(Set task): Both the line containing "Turn this picture" and the last line of the listing are included: write out exactly the lines from one to the other.

(Information supplied):
╭──

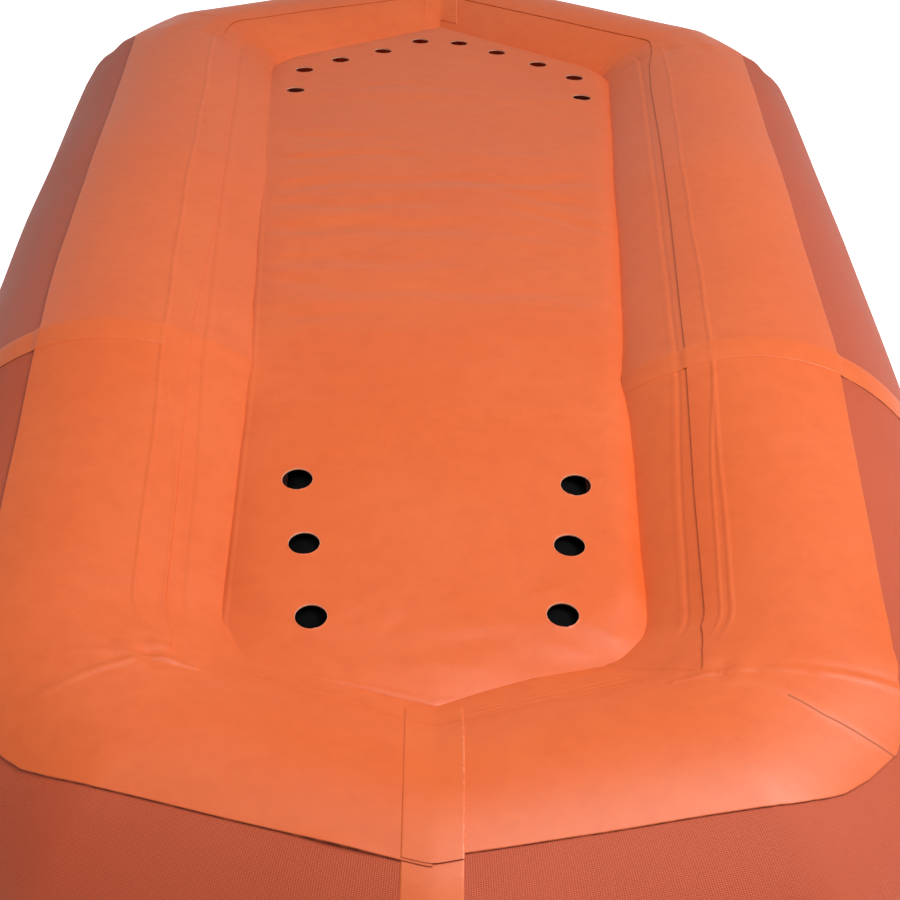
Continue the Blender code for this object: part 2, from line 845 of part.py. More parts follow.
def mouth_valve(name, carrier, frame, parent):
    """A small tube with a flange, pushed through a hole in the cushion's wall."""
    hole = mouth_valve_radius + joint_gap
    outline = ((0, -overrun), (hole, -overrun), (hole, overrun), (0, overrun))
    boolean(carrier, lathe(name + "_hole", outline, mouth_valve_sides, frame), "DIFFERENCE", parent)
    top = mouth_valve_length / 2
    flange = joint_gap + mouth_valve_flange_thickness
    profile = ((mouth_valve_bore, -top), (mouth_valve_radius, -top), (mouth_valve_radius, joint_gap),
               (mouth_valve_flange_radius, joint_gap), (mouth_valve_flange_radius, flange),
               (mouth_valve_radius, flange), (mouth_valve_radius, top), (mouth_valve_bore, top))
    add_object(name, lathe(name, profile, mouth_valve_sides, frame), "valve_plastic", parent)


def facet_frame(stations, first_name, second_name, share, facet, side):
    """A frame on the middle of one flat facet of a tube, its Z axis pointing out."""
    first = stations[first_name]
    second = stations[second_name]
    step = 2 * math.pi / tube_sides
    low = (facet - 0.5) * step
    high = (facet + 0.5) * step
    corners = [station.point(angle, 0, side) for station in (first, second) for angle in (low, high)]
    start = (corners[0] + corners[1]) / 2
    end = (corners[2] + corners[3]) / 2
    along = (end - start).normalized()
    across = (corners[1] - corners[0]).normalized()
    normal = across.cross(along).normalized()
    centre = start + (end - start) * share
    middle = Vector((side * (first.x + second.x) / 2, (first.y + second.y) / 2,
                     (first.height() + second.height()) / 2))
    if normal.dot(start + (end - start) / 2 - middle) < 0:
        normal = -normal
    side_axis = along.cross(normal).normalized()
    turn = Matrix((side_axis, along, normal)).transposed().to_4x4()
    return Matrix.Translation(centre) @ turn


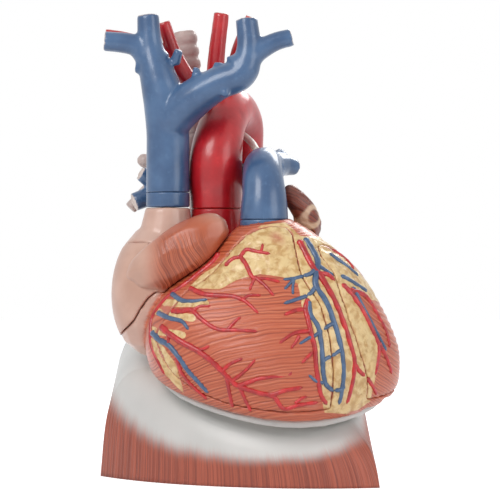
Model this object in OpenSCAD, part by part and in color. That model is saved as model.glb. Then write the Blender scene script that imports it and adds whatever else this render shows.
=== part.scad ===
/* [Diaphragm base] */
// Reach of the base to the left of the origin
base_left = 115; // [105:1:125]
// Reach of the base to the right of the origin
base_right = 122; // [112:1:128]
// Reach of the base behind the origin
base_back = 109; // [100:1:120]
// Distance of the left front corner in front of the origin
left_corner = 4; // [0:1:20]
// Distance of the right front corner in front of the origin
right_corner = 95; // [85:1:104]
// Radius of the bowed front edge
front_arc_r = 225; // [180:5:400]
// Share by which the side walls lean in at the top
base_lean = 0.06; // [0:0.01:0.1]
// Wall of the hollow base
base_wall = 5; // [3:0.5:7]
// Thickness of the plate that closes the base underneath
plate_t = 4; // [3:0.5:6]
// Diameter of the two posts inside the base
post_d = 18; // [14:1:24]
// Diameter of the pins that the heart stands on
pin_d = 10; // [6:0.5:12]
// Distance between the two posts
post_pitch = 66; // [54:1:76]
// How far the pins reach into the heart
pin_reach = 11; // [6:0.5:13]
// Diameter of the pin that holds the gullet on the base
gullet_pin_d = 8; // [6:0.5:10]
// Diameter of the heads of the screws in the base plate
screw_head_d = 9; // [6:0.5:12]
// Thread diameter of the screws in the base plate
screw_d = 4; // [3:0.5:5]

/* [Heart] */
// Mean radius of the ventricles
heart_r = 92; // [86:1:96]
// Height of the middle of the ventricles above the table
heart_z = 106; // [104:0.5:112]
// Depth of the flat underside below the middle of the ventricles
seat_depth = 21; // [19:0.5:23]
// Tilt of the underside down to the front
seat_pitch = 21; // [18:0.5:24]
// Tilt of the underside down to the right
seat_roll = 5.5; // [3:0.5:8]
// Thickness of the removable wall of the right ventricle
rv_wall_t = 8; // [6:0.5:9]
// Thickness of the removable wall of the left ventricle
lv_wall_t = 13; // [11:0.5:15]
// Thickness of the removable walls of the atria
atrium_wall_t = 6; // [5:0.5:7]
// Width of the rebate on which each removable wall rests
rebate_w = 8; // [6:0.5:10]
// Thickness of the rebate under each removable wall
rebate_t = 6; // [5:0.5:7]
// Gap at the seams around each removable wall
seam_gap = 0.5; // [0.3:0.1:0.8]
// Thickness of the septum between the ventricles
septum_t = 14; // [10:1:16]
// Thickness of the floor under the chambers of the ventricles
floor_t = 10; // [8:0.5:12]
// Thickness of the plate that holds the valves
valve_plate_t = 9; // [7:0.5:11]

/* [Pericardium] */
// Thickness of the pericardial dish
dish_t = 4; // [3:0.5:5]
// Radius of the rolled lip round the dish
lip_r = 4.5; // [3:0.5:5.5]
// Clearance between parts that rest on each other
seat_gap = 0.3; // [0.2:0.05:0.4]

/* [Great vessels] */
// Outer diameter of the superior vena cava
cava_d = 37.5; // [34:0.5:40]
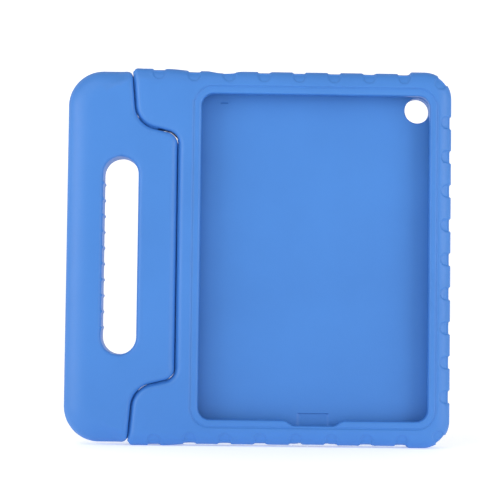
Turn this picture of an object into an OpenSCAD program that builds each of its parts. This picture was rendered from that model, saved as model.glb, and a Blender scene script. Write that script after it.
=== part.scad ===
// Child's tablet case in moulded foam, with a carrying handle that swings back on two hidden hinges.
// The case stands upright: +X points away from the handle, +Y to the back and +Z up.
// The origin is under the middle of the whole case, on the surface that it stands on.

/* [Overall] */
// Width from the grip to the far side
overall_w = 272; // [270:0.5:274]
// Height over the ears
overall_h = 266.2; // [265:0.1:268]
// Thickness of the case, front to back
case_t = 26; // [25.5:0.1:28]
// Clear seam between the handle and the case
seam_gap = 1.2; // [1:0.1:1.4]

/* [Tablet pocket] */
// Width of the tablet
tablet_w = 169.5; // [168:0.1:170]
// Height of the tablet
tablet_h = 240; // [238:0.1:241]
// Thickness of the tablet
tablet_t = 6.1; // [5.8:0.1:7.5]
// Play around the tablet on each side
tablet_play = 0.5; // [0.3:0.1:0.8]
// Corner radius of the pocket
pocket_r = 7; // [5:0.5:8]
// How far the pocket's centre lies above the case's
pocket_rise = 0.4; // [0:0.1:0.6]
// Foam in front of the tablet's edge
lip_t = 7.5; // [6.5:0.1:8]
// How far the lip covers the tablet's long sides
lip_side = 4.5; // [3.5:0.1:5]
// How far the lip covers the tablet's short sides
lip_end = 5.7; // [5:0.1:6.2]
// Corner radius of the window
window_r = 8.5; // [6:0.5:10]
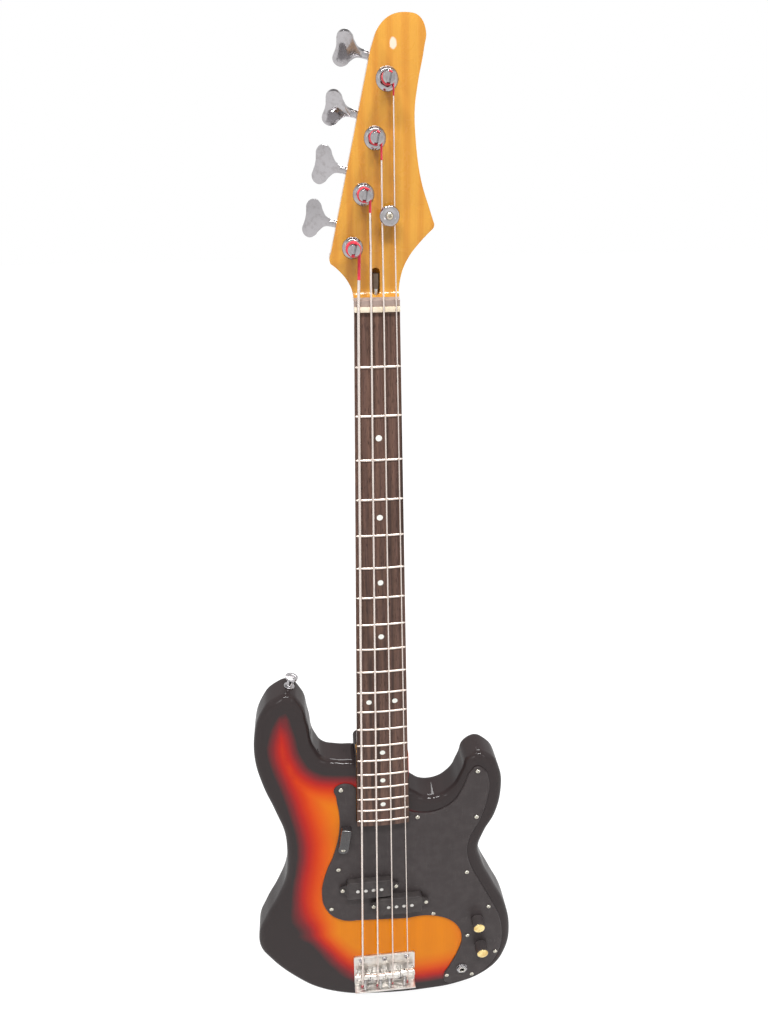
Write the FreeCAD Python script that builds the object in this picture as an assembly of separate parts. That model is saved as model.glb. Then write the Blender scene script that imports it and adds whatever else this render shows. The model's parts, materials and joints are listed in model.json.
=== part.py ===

╰──

(Exercise result):
Turn this picture of an object into an OpenSCAD program that builds each of its parts. This picture was rendered from that model, saved as model.glb, and a Blender scene script. Write that script after it.
=== part.scad ===
// Child's tablet case in moulded foam, with a carrying handle that swings back on two hidden hinges.
// The case stands upright: +X points away from the handle, +Y to the back and +Z up.
// The origin is under the middle of the whole case, on the surface that it stands on.

/* [Overall] */
// Width from the grip to the far side
overall_w = 272; // [270:0.5:274]
// Height over the ears
overall_h = 266.2; // [265:0.1:268]
// Thickness of the case, front to back
case_t = 26; // [25.5:0.1:28]
// Clear seam between the handle and the case
seam_gap = 1.2; // [1:0.1:1.4]

/* [Tablet pocket] */
// Width of the tablet
tablet_w = 169.5; // [168:0.1:170]
// Height of the tablet
tablet_h = 240; // [238:0.1:241]
// Thickness of the tablet
tablet_t = 6.1; // [5.8:0.1:7.5]
// Play around the tablet on each side
tablet_play = 0.5; // [0.3:0.1:0.8]
// Corner radius of the pocket
pocket_r = 7; // [5:0.5:8]
// How far the pocket's centre lies above the case's
pocket_rise = 0.4; // [0:0.1:0.6]
// Foam in front of the tablet's edge
lip_t = 7.5; // [6.5:0.1:8]
// How far the lip covers the tablet's long sides
lip_side = 4.5; // [3.5:0.1:5]
// How far the lip covers the tablet's short sides
lip_end = 5.7; // [5:0.1:6.2]
// Corner radius of the window
window_r = 8.5; // [6:0.5:10]
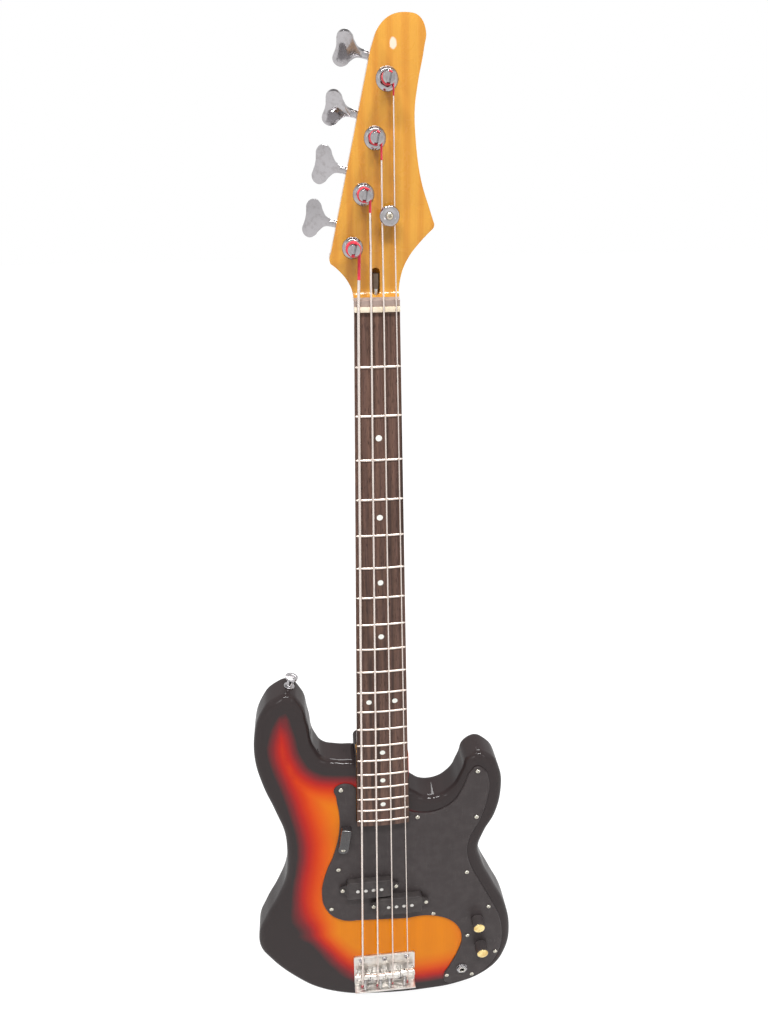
Write the FreeCAD Python script that builds the object in this picture as an assembly of separate parts. That model is saved as model.glb. Then write the Blender scene script that imports it and adds whatever else this render shows. The model's parts, materials and joints are listed in model.json.
=== part.py ===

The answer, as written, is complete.